Japan must import nearly all its fossil fuels. These contracts are predominantly priced in US dollars. So, when the yen weakens, the cost of these essential imports in yen terms skyrockets. This worsens Japan's trade balance (it imports more value than it exports), creating a natural, constant need for Japanese companies to sell yen and buy dollars to pay their bills.
It's a vicious cycle: a weaker yen makes imports more expensive, contributing to inflation. But because this inflation is "bad" (cost-push, not demand-pull), it weakens the domestic economy, making the BOJ even more reluctant to hike rates, which keeps the yen weak. The Ministry of Finance and BOJ find themselves in a bind, occasionally intervening in the forex market to slow the decline, but they can't fight the fundamental tide of monetary policy.
Market Sentiment and the Revived Carry Trade
When a trend becomes this pronounced, it feeds on itself. Market psychology takes over.
The classic yen carry trade is back with a vengeance. Here's how it works: a hedge fund borrows money in Japanese yen at near-zero interest rates. They immediately sell those borrowed yen for US dollars. They then invest those dollars in higher-yielding US assets (like Treasury bonds or even stocks). The profit is the difference between the high US yield and the tiny cost of the yen loan. This trade involves massive, continuous selling of yen and buying of dollars, amplifying the trend.
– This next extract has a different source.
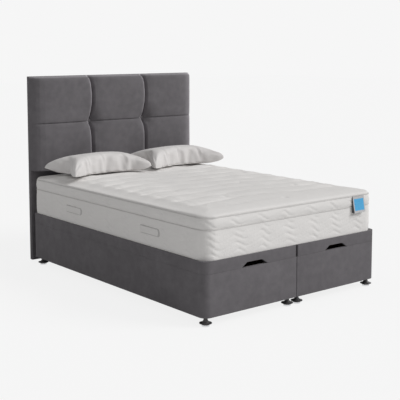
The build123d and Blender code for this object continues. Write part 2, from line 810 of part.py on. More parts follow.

As the USD/JPY rises, momentum traders and algorithmic systems jump in, betting the trend will continue. This creates self-fulfilling pressure. Until there's a clear, credible signal of change from either the Fed (cutting rates) or the BOJ (substantially hiking and abandoning YCC), this sentiment remains heavily skewed toward dollar strength.
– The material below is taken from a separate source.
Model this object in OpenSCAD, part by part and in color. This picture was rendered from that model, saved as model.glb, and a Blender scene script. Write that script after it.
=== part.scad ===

What This Means for You: Practical Implications
This isn't just a chart on a trader's screen. It has real-world consequences.
For a US tourist going to Japan: It's fantastic. Your dollar goes much further. That 10,000-yen meal now costs you around $63 instead of $90 a few years ago. Japan has become a remarkably affordable luxury destination.
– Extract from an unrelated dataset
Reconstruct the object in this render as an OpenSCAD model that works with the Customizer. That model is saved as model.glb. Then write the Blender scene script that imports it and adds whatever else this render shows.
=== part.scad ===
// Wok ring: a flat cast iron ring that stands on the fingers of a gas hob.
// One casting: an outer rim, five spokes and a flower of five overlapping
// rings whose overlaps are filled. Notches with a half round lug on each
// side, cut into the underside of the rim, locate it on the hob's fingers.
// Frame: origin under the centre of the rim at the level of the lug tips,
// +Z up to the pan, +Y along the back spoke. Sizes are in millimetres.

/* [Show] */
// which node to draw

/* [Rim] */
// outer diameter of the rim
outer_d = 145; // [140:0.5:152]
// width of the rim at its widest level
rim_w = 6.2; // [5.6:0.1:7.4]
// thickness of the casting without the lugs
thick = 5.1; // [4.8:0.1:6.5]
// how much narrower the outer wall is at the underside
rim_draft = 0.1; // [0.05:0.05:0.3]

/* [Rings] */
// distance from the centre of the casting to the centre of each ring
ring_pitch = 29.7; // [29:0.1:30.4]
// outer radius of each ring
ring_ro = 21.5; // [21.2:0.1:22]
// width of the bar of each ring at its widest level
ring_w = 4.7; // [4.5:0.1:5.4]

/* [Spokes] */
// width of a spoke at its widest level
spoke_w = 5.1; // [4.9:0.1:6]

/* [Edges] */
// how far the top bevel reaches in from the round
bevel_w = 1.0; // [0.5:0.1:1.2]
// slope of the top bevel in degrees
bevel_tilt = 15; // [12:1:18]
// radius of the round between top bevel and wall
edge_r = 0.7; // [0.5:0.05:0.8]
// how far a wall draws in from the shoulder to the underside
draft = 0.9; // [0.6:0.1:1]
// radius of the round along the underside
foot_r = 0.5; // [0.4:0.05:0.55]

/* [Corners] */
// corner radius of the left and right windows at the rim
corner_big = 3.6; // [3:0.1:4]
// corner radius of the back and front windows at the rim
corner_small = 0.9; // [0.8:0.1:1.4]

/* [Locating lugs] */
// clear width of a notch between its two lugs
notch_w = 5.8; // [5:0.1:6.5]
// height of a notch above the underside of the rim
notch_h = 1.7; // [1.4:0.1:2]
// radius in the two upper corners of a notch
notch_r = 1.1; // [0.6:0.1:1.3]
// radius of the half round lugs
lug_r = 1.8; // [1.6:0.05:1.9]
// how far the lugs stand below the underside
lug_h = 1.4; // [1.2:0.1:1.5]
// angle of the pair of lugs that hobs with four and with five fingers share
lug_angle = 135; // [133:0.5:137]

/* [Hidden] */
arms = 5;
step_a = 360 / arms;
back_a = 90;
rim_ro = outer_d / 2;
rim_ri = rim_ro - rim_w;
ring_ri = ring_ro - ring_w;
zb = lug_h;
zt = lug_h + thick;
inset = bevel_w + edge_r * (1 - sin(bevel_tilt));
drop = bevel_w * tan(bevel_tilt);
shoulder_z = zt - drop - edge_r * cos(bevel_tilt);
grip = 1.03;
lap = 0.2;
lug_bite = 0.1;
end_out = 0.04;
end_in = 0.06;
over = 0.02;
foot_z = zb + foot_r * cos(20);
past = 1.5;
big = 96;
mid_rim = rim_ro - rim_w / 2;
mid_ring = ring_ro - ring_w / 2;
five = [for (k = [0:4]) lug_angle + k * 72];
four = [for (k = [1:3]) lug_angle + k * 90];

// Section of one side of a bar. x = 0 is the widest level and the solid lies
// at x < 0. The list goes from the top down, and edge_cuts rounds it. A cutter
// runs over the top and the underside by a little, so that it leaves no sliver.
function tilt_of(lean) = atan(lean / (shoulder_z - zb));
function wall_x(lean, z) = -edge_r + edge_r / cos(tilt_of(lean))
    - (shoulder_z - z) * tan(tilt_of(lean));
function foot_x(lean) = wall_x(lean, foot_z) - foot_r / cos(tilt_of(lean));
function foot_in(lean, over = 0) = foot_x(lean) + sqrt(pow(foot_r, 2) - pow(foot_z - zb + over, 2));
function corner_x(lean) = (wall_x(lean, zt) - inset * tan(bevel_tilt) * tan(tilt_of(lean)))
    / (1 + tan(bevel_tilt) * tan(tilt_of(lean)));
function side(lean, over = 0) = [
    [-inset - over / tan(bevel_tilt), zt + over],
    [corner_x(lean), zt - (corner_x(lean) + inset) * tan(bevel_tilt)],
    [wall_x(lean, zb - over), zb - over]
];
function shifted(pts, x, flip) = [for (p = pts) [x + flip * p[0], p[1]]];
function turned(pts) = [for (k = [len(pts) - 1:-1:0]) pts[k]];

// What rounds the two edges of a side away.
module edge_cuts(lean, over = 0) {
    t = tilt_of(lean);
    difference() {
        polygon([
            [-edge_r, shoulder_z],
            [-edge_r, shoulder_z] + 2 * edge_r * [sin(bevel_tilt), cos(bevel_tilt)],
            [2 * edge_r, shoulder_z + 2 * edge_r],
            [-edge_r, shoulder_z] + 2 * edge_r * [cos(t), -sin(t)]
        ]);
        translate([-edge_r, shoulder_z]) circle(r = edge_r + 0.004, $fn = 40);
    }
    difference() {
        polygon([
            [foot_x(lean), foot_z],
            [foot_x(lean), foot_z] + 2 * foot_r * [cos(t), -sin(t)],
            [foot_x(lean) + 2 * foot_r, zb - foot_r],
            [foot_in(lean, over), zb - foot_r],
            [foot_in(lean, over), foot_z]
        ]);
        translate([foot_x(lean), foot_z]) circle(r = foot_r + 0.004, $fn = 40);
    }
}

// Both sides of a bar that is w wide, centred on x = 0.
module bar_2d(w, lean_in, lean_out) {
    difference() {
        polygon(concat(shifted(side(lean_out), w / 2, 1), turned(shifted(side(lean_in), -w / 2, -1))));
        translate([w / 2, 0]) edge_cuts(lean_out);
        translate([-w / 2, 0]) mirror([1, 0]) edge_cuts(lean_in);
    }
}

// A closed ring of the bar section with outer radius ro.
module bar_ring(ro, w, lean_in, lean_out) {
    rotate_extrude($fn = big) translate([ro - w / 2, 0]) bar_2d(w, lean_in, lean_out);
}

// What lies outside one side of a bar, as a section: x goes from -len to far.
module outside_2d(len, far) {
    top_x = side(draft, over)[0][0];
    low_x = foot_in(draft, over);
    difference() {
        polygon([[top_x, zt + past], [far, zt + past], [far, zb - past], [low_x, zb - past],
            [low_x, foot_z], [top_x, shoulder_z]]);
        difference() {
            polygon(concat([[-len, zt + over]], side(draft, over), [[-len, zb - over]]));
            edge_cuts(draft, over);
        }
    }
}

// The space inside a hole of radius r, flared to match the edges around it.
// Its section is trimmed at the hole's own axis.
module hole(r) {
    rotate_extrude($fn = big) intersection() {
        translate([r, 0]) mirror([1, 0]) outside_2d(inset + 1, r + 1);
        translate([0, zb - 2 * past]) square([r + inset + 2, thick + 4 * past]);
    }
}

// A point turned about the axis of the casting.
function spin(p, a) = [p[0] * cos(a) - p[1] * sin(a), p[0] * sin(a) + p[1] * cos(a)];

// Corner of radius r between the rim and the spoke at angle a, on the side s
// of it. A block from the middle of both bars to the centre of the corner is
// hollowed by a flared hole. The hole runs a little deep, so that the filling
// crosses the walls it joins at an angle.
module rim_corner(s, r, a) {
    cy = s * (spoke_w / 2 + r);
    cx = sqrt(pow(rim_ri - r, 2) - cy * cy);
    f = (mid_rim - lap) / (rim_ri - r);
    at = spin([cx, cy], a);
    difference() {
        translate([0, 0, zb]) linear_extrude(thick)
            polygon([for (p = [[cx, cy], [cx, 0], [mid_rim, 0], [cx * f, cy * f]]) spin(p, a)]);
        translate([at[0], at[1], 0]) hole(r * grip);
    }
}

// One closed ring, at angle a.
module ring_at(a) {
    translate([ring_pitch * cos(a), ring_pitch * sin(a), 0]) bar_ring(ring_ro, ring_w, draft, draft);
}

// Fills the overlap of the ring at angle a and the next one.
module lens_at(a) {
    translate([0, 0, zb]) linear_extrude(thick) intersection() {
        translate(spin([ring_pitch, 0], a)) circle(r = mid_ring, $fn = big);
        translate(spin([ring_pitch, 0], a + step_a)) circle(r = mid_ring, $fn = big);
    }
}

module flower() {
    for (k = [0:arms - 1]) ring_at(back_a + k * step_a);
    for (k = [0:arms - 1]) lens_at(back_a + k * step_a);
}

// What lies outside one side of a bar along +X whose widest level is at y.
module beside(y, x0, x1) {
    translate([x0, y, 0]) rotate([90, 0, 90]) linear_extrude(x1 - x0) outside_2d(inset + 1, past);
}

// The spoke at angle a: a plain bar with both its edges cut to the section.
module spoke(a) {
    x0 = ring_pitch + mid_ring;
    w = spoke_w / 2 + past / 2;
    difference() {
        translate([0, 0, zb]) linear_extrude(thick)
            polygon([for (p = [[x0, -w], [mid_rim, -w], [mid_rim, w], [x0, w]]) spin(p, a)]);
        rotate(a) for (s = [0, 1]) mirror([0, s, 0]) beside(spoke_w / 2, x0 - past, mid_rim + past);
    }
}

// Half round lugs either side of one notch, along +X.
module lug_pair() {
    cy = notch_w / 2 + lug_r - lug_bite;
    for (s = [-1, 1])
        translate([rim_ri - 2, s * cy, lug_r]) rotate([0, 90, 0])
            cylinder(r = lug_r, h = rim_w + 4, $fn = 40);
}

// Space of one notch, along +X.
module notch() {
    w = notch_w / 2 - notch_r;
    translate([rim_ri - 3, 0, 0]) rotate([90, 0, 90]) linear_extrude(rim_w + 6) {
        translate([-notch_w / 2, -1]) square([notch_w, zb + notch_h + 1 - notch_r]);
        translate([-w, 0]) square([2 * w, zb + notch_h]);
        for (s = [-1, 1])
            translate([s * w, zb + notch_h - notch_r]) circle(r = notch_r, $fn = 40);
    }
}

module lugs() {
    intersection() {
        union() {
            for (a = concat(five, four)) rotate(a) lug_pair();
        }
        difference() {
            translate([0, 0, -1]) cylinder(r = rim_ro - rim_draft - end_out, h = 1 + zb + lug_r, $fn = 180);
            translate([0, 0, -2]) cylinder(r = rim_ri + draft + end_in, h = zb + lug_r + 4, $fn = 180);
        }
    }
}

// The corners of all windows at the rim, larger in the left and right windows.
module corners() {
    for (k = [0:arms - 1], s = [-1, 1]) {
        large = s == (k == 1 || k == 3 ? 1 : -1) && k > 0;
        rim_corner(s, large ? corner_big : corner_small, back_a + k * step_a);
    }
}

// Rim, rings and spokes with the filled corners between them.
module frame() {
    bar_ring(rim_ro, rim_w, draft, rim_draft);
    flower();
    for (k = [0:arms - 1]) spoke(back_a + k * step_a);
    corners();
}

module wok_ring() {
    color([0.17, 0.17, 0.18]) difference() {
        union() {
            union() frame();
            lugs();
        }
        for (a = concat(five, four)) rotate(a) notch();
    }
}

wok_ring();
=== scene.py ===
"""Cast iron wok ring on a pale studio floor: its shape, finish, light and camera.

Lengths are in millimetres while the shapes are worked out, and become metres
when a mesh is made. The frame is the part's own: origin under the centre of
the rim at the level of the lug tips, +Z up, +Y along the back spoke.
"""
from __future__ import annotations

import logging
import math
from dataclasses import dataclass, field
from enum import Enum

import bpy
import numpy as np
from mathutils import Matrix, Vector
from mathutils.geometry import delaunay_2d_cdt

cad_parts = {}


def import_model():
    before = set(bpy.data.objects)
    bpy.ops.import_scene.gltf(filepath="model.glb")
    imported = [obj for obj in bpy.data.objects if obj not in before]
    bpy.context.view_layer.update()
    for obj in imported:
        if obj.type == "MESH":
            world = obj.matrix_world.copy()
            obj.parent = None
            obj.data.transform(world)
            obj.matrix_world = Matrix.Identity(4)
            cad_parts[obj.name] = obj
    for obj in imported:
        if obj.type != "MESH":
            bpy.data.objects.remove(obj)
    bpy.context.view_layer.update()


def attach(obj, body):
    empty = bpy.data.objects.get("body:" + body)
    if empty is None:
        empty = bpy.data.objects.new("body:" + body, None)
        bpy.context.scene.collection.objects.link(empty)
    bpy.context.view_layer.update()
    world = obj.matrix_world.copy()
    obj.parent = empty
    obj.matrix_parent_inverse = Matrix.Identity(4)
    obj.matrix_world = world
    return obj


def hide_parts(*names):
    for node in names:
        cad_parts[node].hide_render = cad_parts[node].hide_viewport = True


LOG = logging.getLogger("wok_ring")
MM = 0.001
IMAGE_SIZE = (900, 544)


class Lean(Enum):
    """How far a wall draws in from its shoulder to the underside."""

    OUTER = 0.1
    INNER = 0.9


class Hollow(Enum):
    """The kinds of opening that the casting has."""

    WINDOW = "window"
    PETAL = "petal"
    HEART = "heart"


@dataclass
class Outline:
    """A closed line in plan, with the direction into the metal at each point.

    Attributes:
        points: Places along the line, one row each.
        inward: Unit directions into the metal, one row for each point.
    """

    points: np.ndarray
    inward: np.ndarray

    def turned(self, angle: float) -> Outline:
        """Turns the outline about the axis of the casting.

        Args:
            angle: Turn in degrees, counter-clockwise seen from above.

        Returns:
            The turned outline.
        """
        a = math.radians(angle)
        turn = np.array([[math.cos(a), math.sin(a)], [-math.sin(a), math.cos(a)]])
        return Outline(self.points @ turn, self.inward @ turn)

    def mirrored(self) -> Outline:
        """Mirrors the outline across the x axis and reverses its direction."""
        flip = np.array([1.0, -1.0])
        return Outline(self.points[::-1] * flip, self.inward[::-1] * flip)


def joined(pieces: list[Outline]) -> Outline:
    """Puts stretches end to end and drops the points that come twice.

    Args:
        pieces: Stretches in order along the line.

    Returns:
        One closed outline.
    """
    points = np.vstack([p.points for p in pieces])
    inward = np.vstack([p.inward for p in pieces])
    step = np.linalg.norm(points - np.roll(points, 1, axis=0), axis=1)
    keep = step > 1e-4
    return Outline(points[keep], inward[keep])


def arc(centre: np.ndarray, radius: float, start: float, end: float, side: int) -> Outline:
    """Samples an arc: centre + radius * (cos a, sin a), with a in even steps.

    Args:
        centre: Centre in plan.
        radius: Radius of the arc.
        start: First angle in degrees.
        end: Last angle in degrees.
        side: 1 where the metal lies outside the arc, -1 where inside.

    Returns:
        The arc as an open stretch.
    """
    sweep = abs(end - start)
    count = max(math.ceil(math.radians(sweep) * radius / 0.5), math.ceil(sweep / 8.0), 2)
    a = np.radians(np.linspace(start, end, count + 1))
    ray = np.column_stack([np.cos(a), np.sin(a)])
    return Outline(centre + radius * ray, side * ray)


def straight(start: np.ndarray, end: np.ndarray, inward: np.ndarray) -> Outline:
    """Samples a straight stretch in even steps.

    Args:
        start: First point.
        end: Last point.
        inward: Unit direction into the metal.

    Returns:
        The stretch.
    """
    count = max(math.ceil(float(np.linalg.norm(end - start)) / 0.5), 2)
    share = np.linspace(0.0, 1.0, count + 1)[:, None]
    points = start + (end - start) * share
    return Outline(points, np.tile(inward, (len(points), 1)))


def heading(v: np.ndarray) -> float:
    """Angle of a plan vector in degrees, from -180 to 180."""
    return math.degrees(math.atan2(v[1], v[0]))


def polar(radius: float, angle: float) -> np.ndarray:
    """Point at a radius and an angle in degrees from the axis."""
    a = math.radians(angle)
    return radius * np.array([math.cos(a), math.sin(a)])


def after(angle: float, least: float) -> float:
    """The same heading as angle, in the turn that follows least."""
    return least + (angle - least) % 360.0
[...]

For a Japanese student in the US: It's a major strain. Tuition and living costs, priced in dollars, have become brutally expensive when converted from yen.
For investors: Japanese exporters (Toyota, Sony) may benefit as their products become cheaper overseas, boosting earnings (when repatriated). However, their input costs for imported materials rise. US companies with large sales in Japan see those revenues shrink when converted back to dollars. Anyone with unhedged international exposure needs to pay close attention to this currency risk.
For global businesses: Supply chains that source from Japan get a cost advantage. Those that sell finished goods to Japan face a headwind.
The strength of the US dollar against the Japanese yen is a complex story written in interest rate charts, trade data, and central bank meeting minutes. It's the result of the Fed prioritizing inflation control above all else, while the BOJ remains trapped by the ghosts of deflation past and a daunting debt burden. For now, the path of least resistance remains sideways to higher for USD/JPY, sustained by yield-seeking capital flows and reinforced by market momentum. Any change will be slow, signaled first by a shift in the fundamental data that forces these two central banks off their current, divergent paths.